In the second of Supersizing the Mind’s three major divisions, Clark responds to critics. Chapter 6, in particular, provides a sustained rejoinder to my concerns about the competition between HEMC and HEC. Some of Clark's remarks in this regard seem misleading—a matter of responding to arguments I have not propounded—see Rupert (forthcoming)for a detailed defense of this claim and an attempt to straighten out the dialectic.

Let me focus here on a more positive project. In previous work (2004, 2009a, 2009b) I argue that the debate over extended cognition largely boils down to the question of how properly to individuate cognitive systems. On the view I propose, something is cognitive if and only if it is the state of a cognitive system, where a cognitive system is the persisting collection of mechanisms the integrated functioning of which causally explains, case-by-case, instances of intelligent behavior. Cognitive processing is not simply the activity of whatever causally contributes to the production of intelligent behavior. Rather, the genuinely cognitive processes are the activities of the fundamental explanatory construct of cognitive science, the cognitive architecture (which Margaret Wilson [2002, p. 630] calls the ‘obligate system’).[2]

How does Clark respond?
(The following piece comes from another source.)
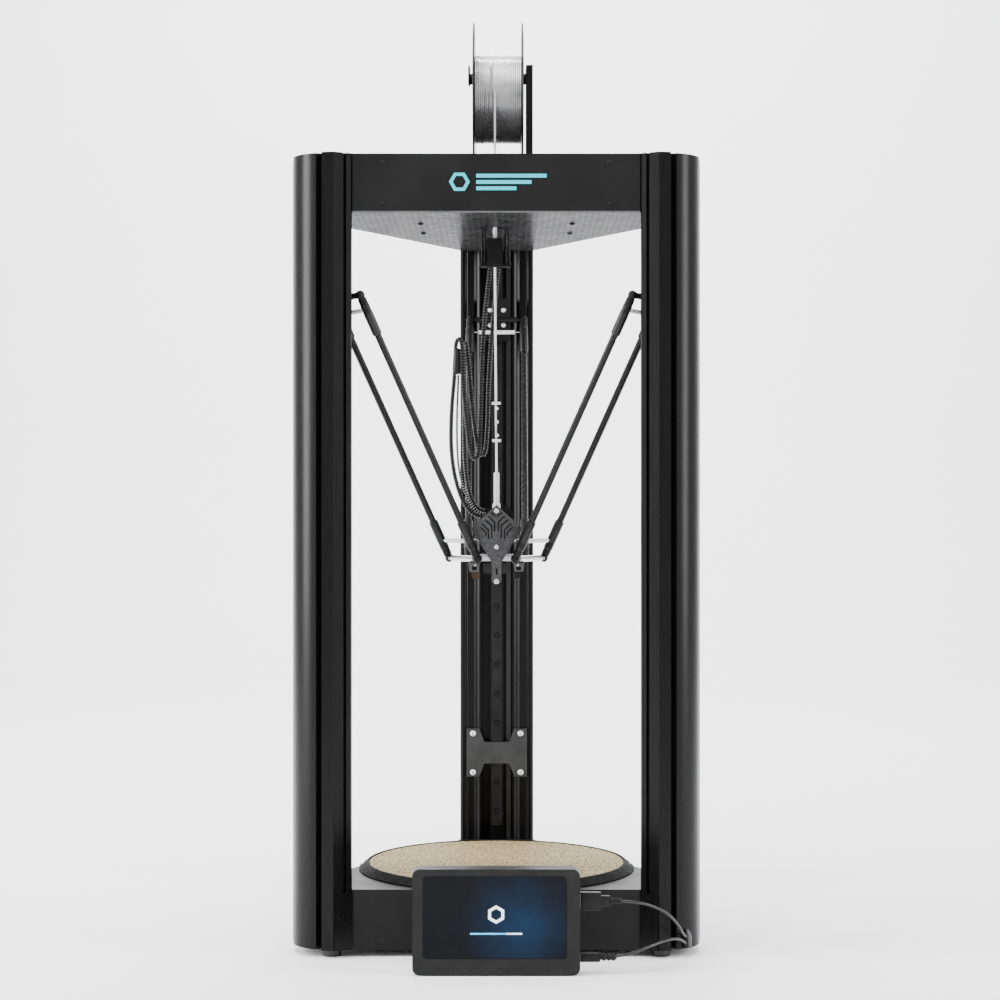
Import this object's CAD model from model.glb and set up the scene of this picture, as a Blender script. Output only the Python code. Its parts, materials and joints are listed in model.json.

As Clark sees things, the HEMC-cum-systems-based approach elevates “anatomic and metabolic boundaries into make-or-break cognitive ones” (138); but it does no such thing, at least not if “make-or-break” implies that the barrier is absolute or that some interest in the barrier itself drives the arguments in favor of HEMC. The arguments for the HEMC-cum-systems-based approach rest on (1) the privileged causal-explanatory role of the persisting integrated architecture, (2) longstanding and successful uses of the construct of a persisting architecture that interacts with various resources in its environment to produce behavior, and (3) the superfluous nature of a HEC-based redescription of this research strategy. These arguments arrive at a nonextended conclusion from contingent facts about past successes and the application of methodological principles such as simplicity and conservatism.